Sitting with the father later, Shadid found himself unable to ask the question he knew that as a journalist he had to ask: Had he killed his son? "In a moment so tragic, so wretched, there still had to be decency. I didn't want to hear him say yes. I didn't want to humiliate him any further. In the end, I didn't have to."


"Night Draws Near: Iraq's People in the Shadow of America's War"

By Anthony Shadid

Henry Holt

416 pages

Nonfiction

Buy this book

"'I have the heart of a father, and he's my son,' he told me, his eyes cast to the ground. 'Even the prophet Abraham didn't have to kill his son.' He stopped, steadying his voice. 'There was no other choice.'"

(After Shadid's account of the killing appeared in the Washington Post, the U.S. military began searching for the father.

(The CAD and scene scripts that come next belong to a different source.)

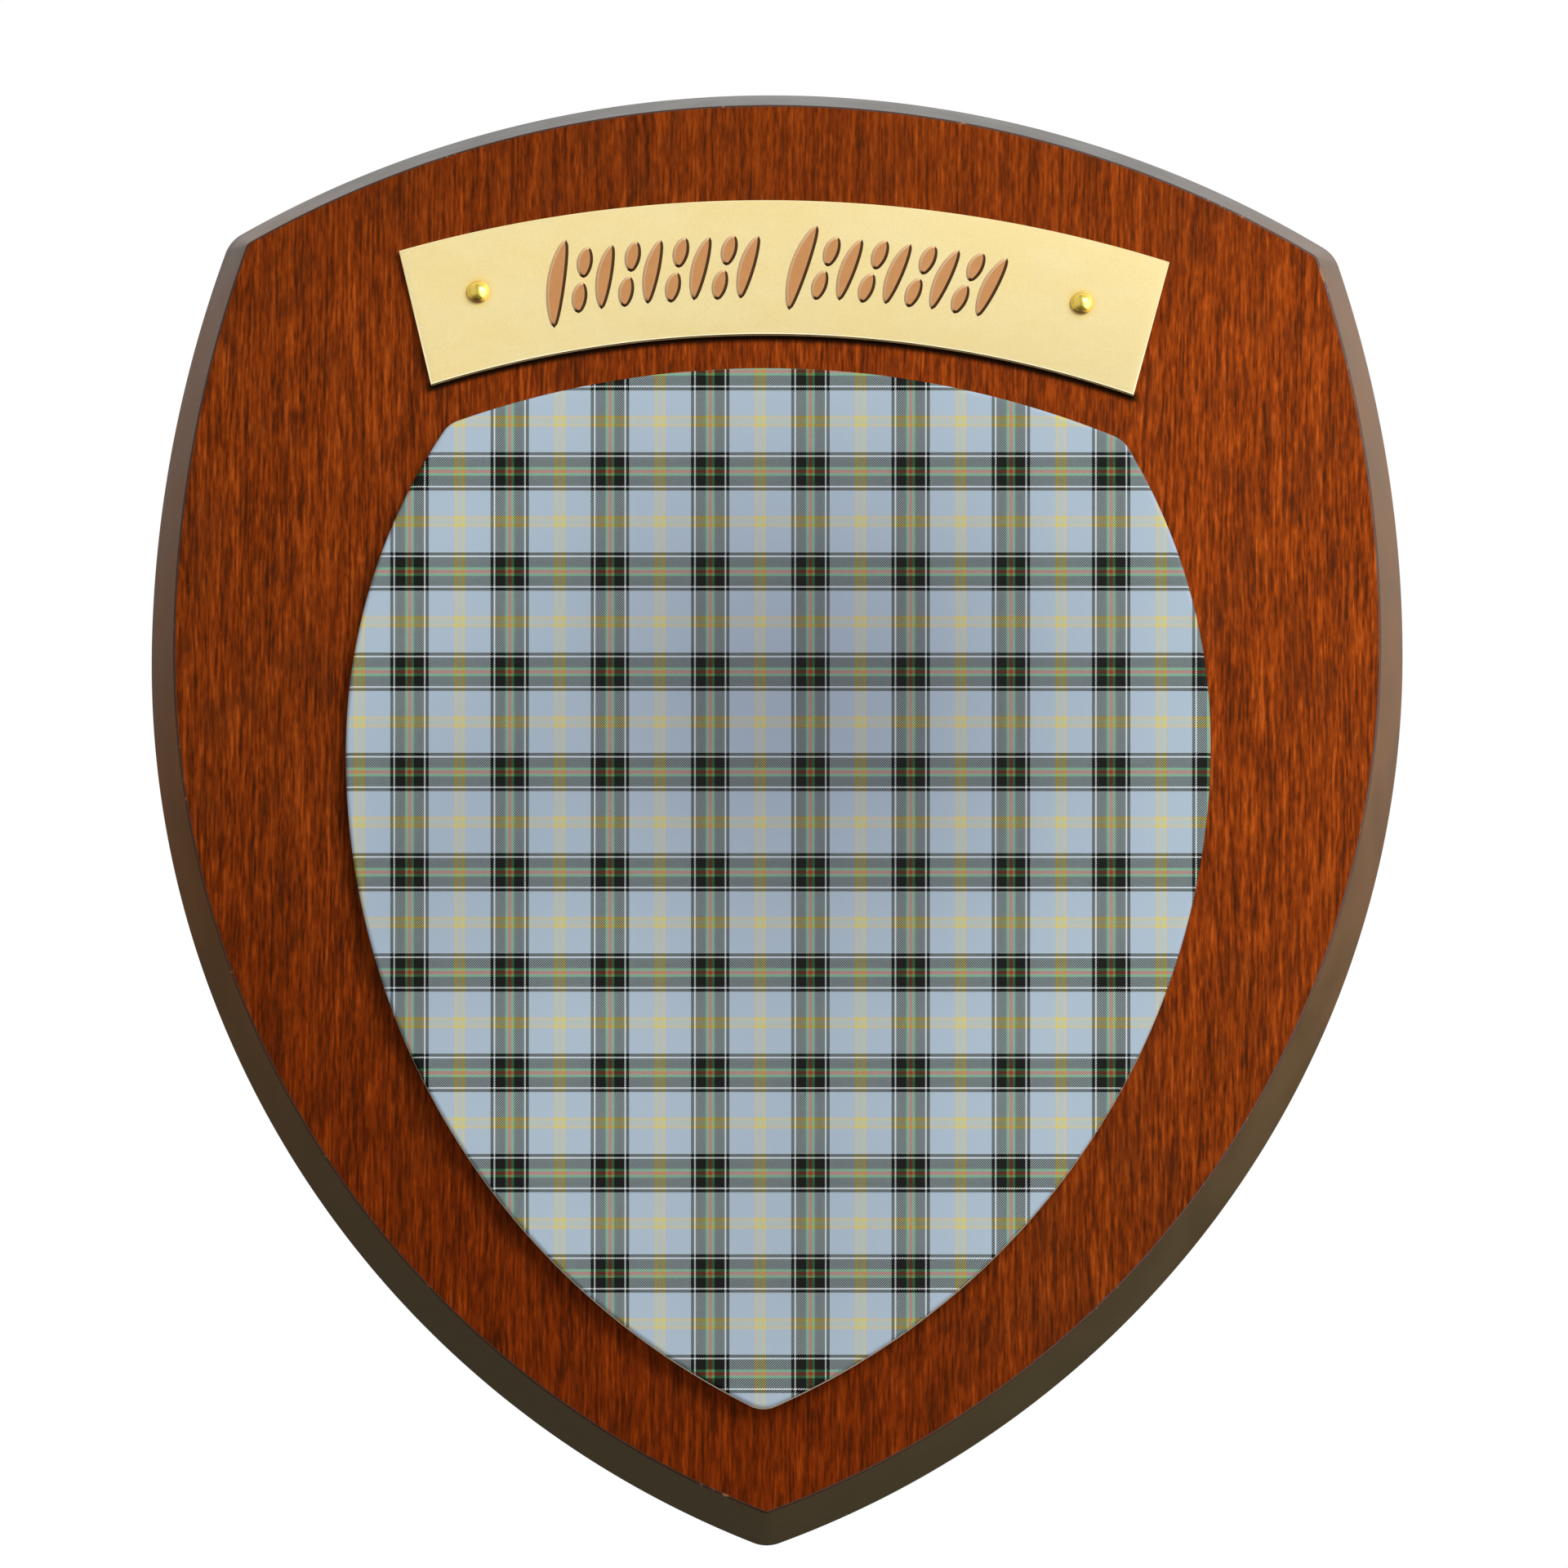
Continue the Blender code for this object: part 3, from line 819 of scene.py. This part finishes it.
def satin_brass():
    material, graph, place = new_material("satin_brass")
    x, _, z = graph.split(place)
    brushed = graph.noise(place, (2.6, 0.12, 0.12), 2.0, 0.6)
    speckle = graph.noise(place, (0.18, 0.18, 0.18), 2.0, 0.6)
    cloud = graph.noise(place, (9.0, 9.0, 5.0), 2.0)
    blush = graph.remap(cloud, 0.3, 0.7)
    tone = graph.mix(blush, seen(250, 227, 158), seen(250, 230, 166))
    # Painted reflection: a golden glow on the plate round each pin
    for _, middle in pin_places():
        painted_pin_reflection = graph.remap(graph.distance(x, z, middle), 1.5, 2.6, 0.7, 0.0)
        tone = graph.mix(painted_pin_reflection, tone, seen(255, 222, 124))
    grain = graph.total(graph.swing(brushed, 0.03), graph.swing(speckle, 0.08))
    # Painted light: the plate's colour is a little brighter towards its left end, on top of its brushed
    # grain
    light = graph.math("ADD", graph.remap(x, -50.0, 5.0, 0.77, 0.715), grain)
    set_shader(
        material,
        base_color=graph.brighten(tone, light),
        metallic=0.28,
        roughness=graph.remap(brushed, 0.3, 0.7, 0.40, 0.50),
        normal=graph.bump(speckle, 0.08, 0.01),
    )
    return material


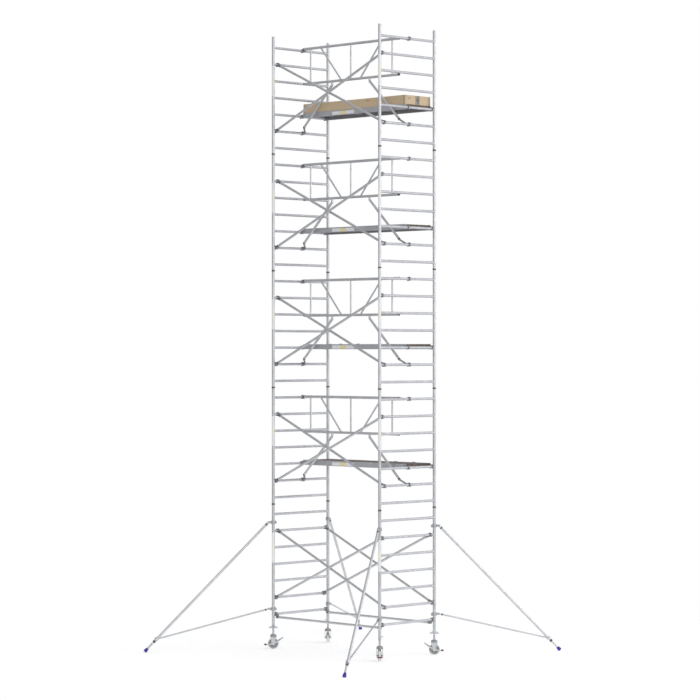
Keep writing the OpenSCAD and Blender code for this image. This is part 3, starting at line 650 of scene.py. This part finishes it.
def upright_labels():
    """Blank label strips wrapped round the outer side of the front uprights."""
    piece = Piece()
    for level in range(1, LEVELS + 1):
        for sx in (-1, 1):
            rings = []
            for a in np.linspace(-TAU / 4 - 1.5, -TAU / 4 + 1.5, 25):
                low, high = rung_z(level, 5) - UPRIGHT_LABEL_HALF, rung_z(level, 5) + UPRIGHT_LABEL_HALF
                rings.append([(sx * HALF_BAY + r * math.cos(a), -HALF_FRAME + r * math.sin(a), z)
                              for r, z in ((0.0255, low), (0.0255, high), (0.0259, high), (0.0259, low))])
            piece.loft(rings, UPRIGHT_LABEL)
    piece.finish("upright_labels", "tower")


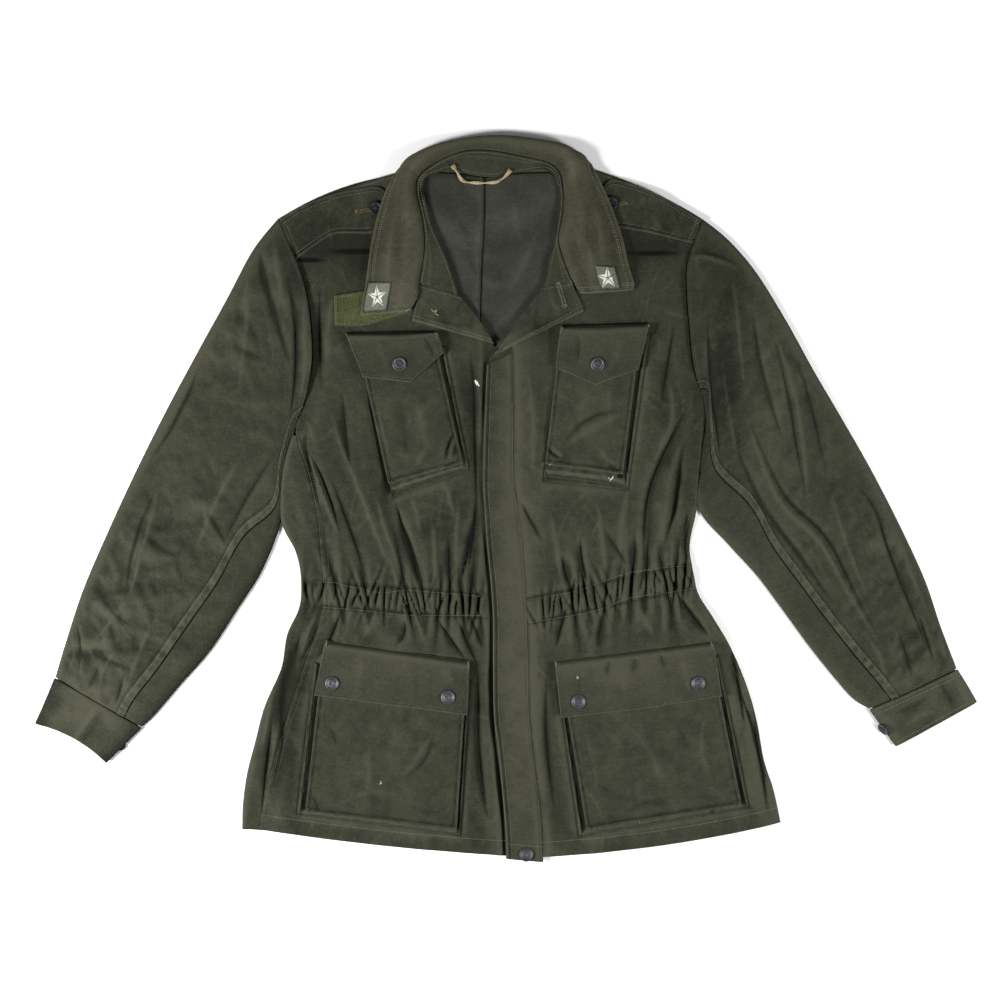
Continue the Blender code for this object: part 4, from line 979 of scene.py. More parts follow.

In a speech Shadid gave in July 2004, he said the man was still in hiding, protected by his fellow villagers.)

Possibly the most poignant of Shadid's tales takes place far below such grand geostrategic concerns. It is the story of Karima Salman and her family. Karima, a desperately poor mother of eight, lived in a squalid, cockroach-infested apartment in Baghdad. The first story Shadid tells about her takes place before the war. Most of her family and friends had already fled Baghdad. She was exhausted, lonely, unable to pay the rent, faced with skyrocketing food prices. Her 21-year-old son, Ali, who had been working as a plumber, had been sent north days earlier to man an antiaircraft battery.

At their parting, movingly recounted by Shadid, Karima and Ali simply exchanged the basic phrases of Islam. "There is no God but God," she told Ali as he boarded a bus. "Muhammad is the messenger of God," Ali replied, completing the phrase. Her final words to him were prayers of farewell: "God be with you. God protect you." As she recounted their parting, tears ran down her cheeks. "A mother's heart rests on her son's heart," she told Shadid. "Every hour, I cry for him."

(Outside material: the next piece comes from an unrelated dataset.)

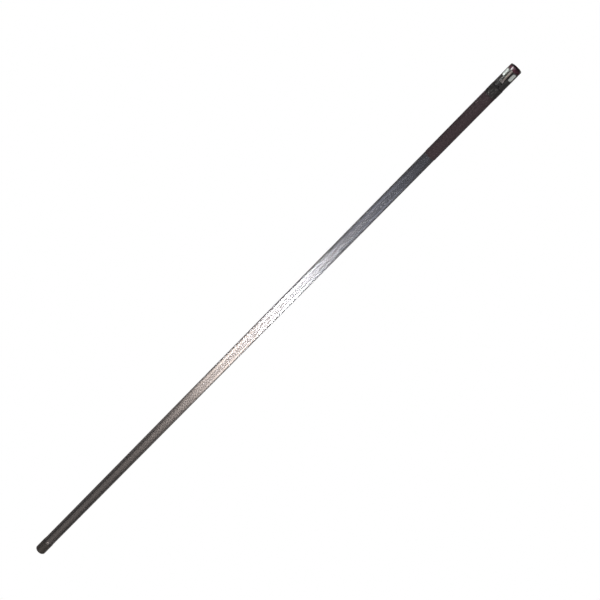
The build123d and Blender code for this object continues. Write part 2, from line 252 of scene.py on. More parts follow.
@dataclass(frozen=True)
class DrawnAluminium(Finish):
    """Aluminium tube drawn through a die and anodised: fine streaks along it, satin in one direction."""

    # die lines are about 0.1 mm wide, and are drawn coarser so that they show
    streak: Point = (120 * MM, 0.5 * MM, 0.5 * MM)
    streak_depth: float = 0.02 * MM
    patch: Point = (90 * MM, 12 * MM, 12 * MM)
    roughness_spread: float = 0.06
    tint_spread: float = 0.10
    anisotropy: float = 0.8

    def patterns(self, tree: Tree, place: Socket) -> Inputs:
        """Streaks change its roughness and height, and wider patches its colour."""
        streaks = self.cells(tree, place, self.streak, 3.0)
        patches = self.cells(tree, place, self.patch)
        reach = self.roughness_spread / 2
        rough = noise_range(streaks, self.roughness - reach, self.roughness + reach)
        stops = [(0.3, self.shade(1 - self.tint_spread)), (0.7, self.shade(1 + self.tint_spread))]
        relief = {"Height": streaks, "Distance": self.streak_depth, "Strength": 0.35}
        return {
            **streak_shine(tree, self.anisotropy),
            "Base Color": add_node(tree, "ValToRGB", {"Fac": patches}, stops),
            "Roughness": add_node(tree, "MapRange", rough),
            "Normal": add_node(tree, "Bump", relief),
        }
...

"Faith for Karima and her family was not a matter of religious zealotry," Shadid writes. "It was not even piety, really. It gave their lives cadence ... It spoke with clarity, offered simplicity, and served as a familiar refuge in troubled times." As Karima sat with her five daughters on old mattresses on a tile floor and waited for the war to begin, "in her voice was the hopelessness that forced so many in the once-proud city to put their faith and future in God's hands. 'We only have God,' she told me. 'Thanks be to him' ... To Karima, the war that had begun was a play; on its grand stage, people were mere actors. 'Life's not good, it's not bad,' she told me, as we sipped the bitter coffee. 'It's just a play.'"

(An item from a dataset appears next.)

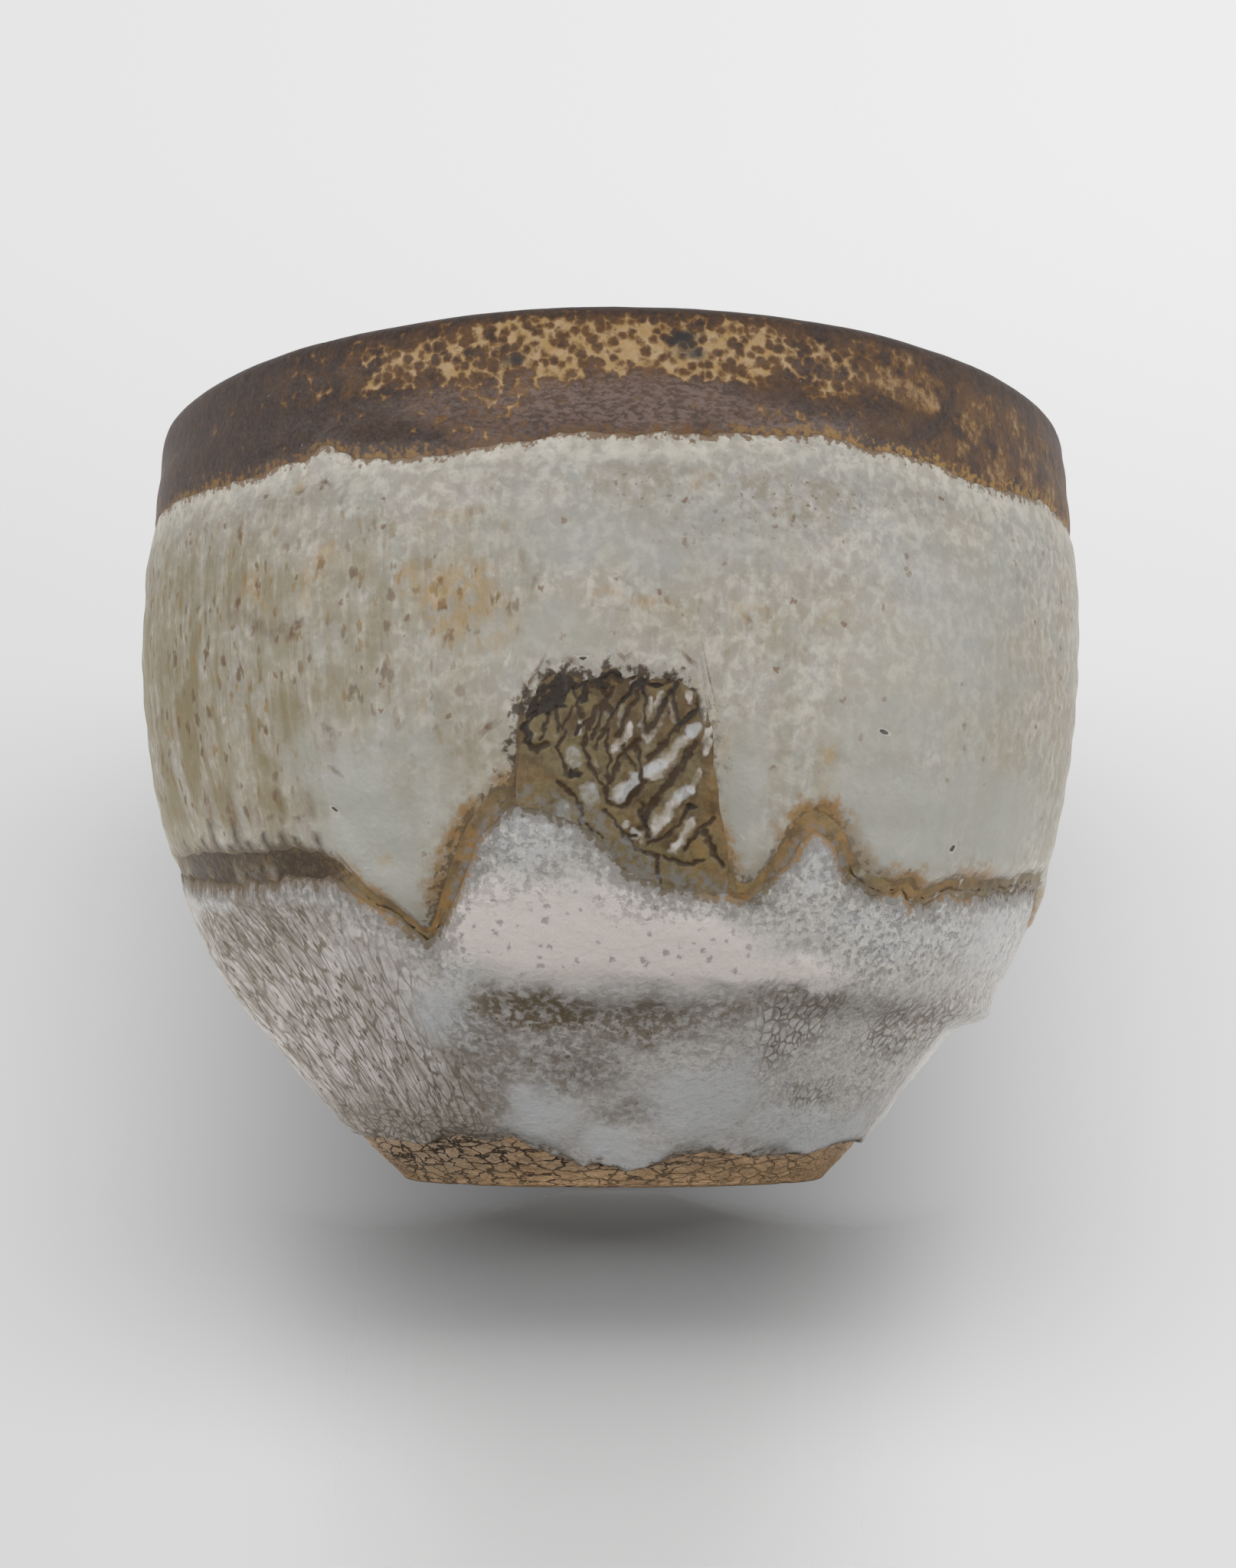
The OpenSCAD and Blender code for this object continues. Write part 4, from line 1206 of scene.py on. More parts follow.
def make_iron_rim(form, line):
    azimuth = columns(760)
    low = form.outside(at(line["iron"], azimuth) - 0.7)
    high = form.inside(at(line["iron_in"], azimuth) - 0.6)
    mm = form.mm

    def lift(a, s, z, to_low, to_high):
        ring = on_ring(a, z)
        full = mm["iron"] * (0.5 + 0.5 * rise(to_low, 0.4, 1.6)) * round_edge(to_low, 0.2)
        full = full * (0.5 + 0.5 * rise(to_high, 0.4, 1.6)) * round_edge(to_high, 0.2)
        nicks = rise(hills(ring, 1.1, 52, 2), 0.75, 1.15) * rise(np.abs(s - form.lip_s), 1.6, 0.4)
        return full + 0.03 * hills(ring, 2.4, 51) - 0.1 * nicks

    piece, a, s, to_low, to_high = glaze_ring(
        "iron_rim", form, azimuth, low, high, lift, outer_rows=112, inner_rows=14)
    z = form.height(s)
    ring = on_ring(a, z)
    out = s <= form.lip_s + 1.5
    aw, zw = a + 3 * hills(ring, 4, 53), z + 0.8 * hills(ring, 2.5, 54)
    tan = marks(aw, zw, [
        (-12, 51.2, 20, 2.6, 0.9), (8, 51.3, 18, 2.4, 1), (30, 50.8, 16, 2.6, 0.85),
        (48, 49.8, 14, 3, 0.75), (62, 49, 12, 3.6, 0.7), (-8, 49.2, 10, 1.2, 0.8),
        (46, 46.9, 16, 1.2, 0.8), (64, 47, 12, 1.4, 0.8), (22, 47.4, 14, 0.9, 0.5),
        (-30, 51.2, 9, 1.8, 0.45), (-14, 47.6, 8, 1.8, 0.62), (36, 48.2, 14, 2, 0.5), (90, 50, 20, 3, 0.6),
        (130, 51, 18, 2.4, 0.8), (170, 50, 20, 2.6, 0.7), (-150, 51, 18, 2.4, 0.6),
        (-120, 48, 14, 2, 0.3)], 0.5)
    tan = np.where(out, tan, 0.55 * rise(hills(ring, 8, 55), -0.2, 0.6))
    tan = tan * (0.4 + 0.6 * rise(53.7 - z, 0.0, 0.9))
    # painted sheen: a grey tint where the lip catches a metallic sheen, strongest in front and near the
    # silhouettes
    painted_sheen = marks(aw, zw, [
        (0, 47.6, 17, 1.9, 1), (14, 47, 10, 1.2, 0.8), (-78, 49, 10, 4, 0.7), (-16, 48, 8, 1.5, 0.6),
        (78, 49, 9, 4, 0.3), (150, 47.8, 20, 1.6, 0.7)]) * out
    night = dots(a, z, [
        (7.2, 51.4, 0.85), (8.6, 50.9, 0.6), (-10, 50.4, 0.55), (-54, 51.6, 0.5), (-54.4, 50.6, 0.42),
        (-54.6, 49.6, 0.34), (25.5, 48.4, 0.14), (142, 51, 0.6), (-165, 50, 0.5), (98, 49.6, 0.4)], 34)
    night = rise(night + 0.3 * hills(ring, 0.8, 56), 0.42, 0.85)
    fine_net = rise(a, 18, 40) * rise(-a, -110, -90) * out
    amber_edge = marks(aw, zw, [
        (40, 46, 24, 2.4, 1), (66, 46.5, 14, 3, 1), (-26, 45.4, 8, 2, 0.6), (-50, 46.5, 12, 2, 0.4),
        (150, 45, 24, 3, 0.8)], 0.5)
    note(piece, "tone", masks(tan, painted_sheen, night, fine_net))
    note(piece, "edge", masks(to_low / EDGE_REACH, to_high / EDGE_REACH, amber_edge, 0))
    finish_piece(piece, "iron_rim_glaze", "iron_glaze")


def make_seam(form, line):
    azimuth = columns(700)
    top = at(line["runs"], azimuth)
    low = form.outside(at(line["lower"], azimuth) - 0.9)
    high = form.outside(top + 0.7)
    mm = form.mm
    under_window = rise(np.abs(turn(azimuth - 1.5)), 12.2, 11.2)

    def lift(a, s, z, to_low, to_high):
        under = at_columns(under_window, a, azimuth)
        full = mm["thin"] * round_edge(to_low, 0.5) * round_edge(to_high, 0.5)
        full = full + 0.02 * hills(on_ring(a, z), 1.5, 61)
        return np.where(to_low + to_high > 0, full, 0) * (1 - 0.6 * under)

    piece, a, s, to_low, to_high = glaze_ring(
        "seam_band", form, azimuth, low, high, lift, outer_rows=40, inner_rows=8)
    z = form.height(s)
    ring = on_ring(a, z)
    below_run = at(line["runs"], a) - z
    warm = np.clip(marks(a, z, [
        (-27, 19, 8, 4, 1), (-17, 21, 5, 4, 1), (23, 22, 7, 3, 1), (15, 19.5, 6, 2, 1),
        (38, 19, 6, 2, 0.8), (46, 19.4, 5, 2, 0.6), (125, 20, 20, 4, 0.9), (-100, 20, 14, 3, 0.9),
        (168, 19, 14, 4, 0.9)], 0.5)
                   + 0.2 * hills(ring, 2, 62), 0, 1)
    dark = marks(a, z, [
        (-56, 20.8, 20, 3.0, 1), (-40, 20.4, 8, 2.4, 1), (148, 20, 16, 3, 0.9), (-112, 20, 14, 3, 0.8)], 0.5)
    dark = dark * rise(hills(ring * (1, 1, 0.35), 0.9, 63), -1.1, 0.0)
    film = rise(hills(ring, 1.2, 64), -0.4, 0.7)
    cold = 0.5 * rise(below_run, 0.9, 1.8) * rise(hills(ring, 0.7, 65), 0, 0.5)
    note(piece, "tone", masks(0.8 * dark, 0.3 * dark, cold, film))
    broken = marks(a, z, [
        (50, 19.6, 20, 3, 1), (33, 20, 5, 3, 0.7), (-27, 20, 5, 3, 0.5), (-14, 23, 4, 2, 0.5),
        (-100, 20, 14, 3, 0.7), (110, 20, 20, 4, 0.8), (175, 20, 14, 3, 0.7)], 0.5)
    broken = broken * rise(hills(ring, 0.9, 66), 0.0, 0.6)
    granular = rise(below_run, 0.2, 1.2) * (1 - dark)
    note(piece, "trace", masks(warm * (1 - 0.8 * broken), 0.9 * broken, granular, 0))
    finish_piece(piece, "seam_glaze_band", "thin_glaze")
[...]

The fate of small people like Karima and her family, unknown, of no political consequence, is easy to forget as nations rush to war and powerful men plan and redraw maps. "Ordinary people are, as Karima recognized, only pawns on a giant board; if one or one thousand of them are swept off, no one notices." It is one of the functions of journalism, perhaps the noblest, simply to bear witness to these forgotten ones.

Karima's daughter Amal, about to turn 14, kept a diary during the bombing, invasion and occupation. In it, Shadid writes, "Amal never spoke of the war in political terms. There was only a young girl who did not understand why people were dying. Death in itself was wrong, whoever the victim; angry, she could see no justification." Looking at images of dead GIs, Amal wrote, "Why? What's the fault of those soldiers who were killed? What's the fault of the families of the dead, or their mothers, who must be crying over their sons? Why is this war happening? ... I saw on TV the injured in the south. I saw dead children, one without a hand, it was cut off. They were five or six years old, and the young men were aged 16 or 17, injured in their legs. How were they at fault? Why is there fighting? Oh God, have mercy on our dead."

As time goes on, Amal's voice grows surer, her questions deeper. "Her questions and her search for meaning were a measure of her own emerging freedom," Shadid writes. Amal's diary runs like a moving threnody throughout the book, heartbreaking and yet, in its portrayal of an innocent young girl coming of age, offering a ray of hope that crosses all boundaries.